Expected behavior The expected output for the test above would be:
{
"s0": {
"TOTAL_DISPATCH_DATA_TRANSFERS_TIME": "51936",
"TOTAL_TASK_SCHEDULE_TIME": "298600160",
"TOTAL_DRIVER_COMPILE_TIME": "169628101",
"TOTAL_GRAAL_COMPILE_TIME": "51983174",
"TOTAL_KERNEL_TIME": "18176",
"TOTAL_DISPATCH_KERNEL_TIME": "15200",
"TOTAL_BYTE_CODE_GENERATION": "5949780",
"COPY_IN_TIME": "4512",
"COPY_OUT_TIME": "1888",
"COPY_OUT_SIZE_BYTES": "XXXX",
"COPY_IN_SIZE_BYTES": "XXXX",
"s0.t0": {
"METHOD": "Main.add",
"DEVICE_ID": "0:0",
"DEVICE": "GeForce GTX 1650",
"TASK_COMPILE_GRAAL_TIME": "35695419",
"TASK_KERNEL_TIME": "9984",
"TASK_COMPILE_DRIVER_TIME": "88543309"
},
"s0.t1": {
"METHOD": "Main.mult",
"DEVICE_ID": "0:0",
"DEVICE": "GeForce GTX 1650",
"TASK_COMPILE_GRAAL_TIME": "16287755",
"TASK_KERNEL_TIME": "8192",
"TASK_COMPILE_DRIVER_TIME": "81084792"
}
}
}
Additional context Also, Javadoc for the datastructures of the profiler should be added.
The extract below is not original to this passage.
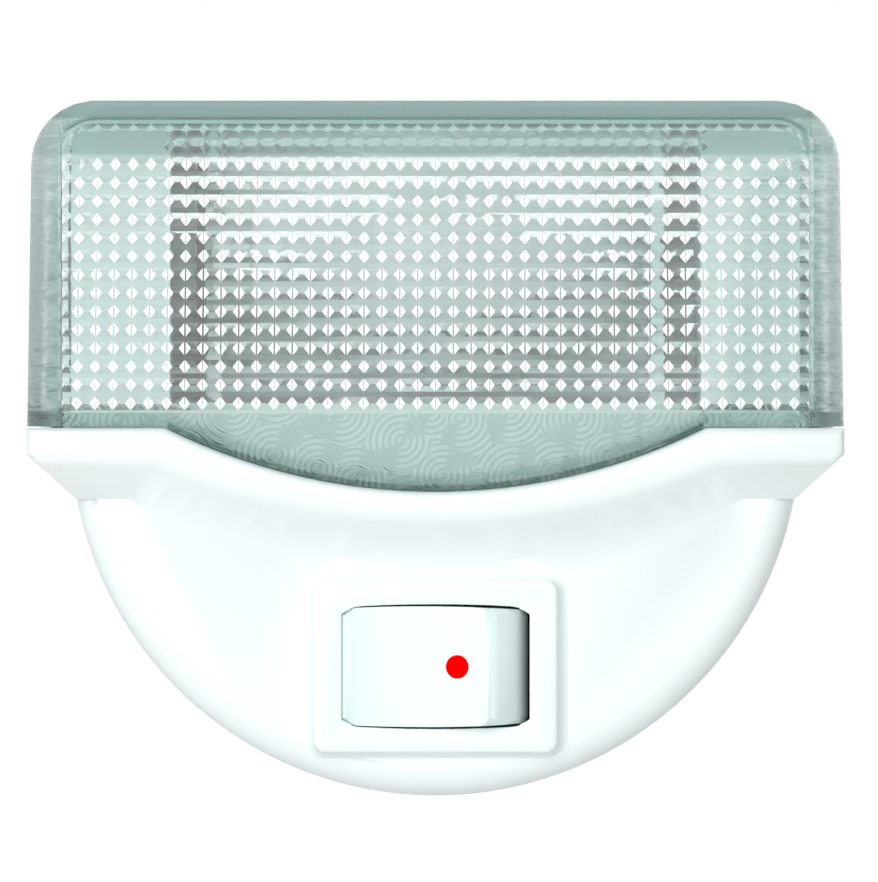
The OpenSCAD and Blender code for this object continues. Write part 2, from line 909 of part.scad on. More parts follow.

Thank you @gigiblender for the report. This is by design. We want each task to have its own profiler. This is especially beneficial in a multi-task , multi-device environment. But I also agree that for some cases (e.g., using the task.sync(objects) ) the profiler should add the metrics at the task-schedule level, rather than the task-level.
I suggest refactoring this part to add both options.
- Add metrics for copies at the task-schedule level
- When possible, keep the copy metrics for each individual task.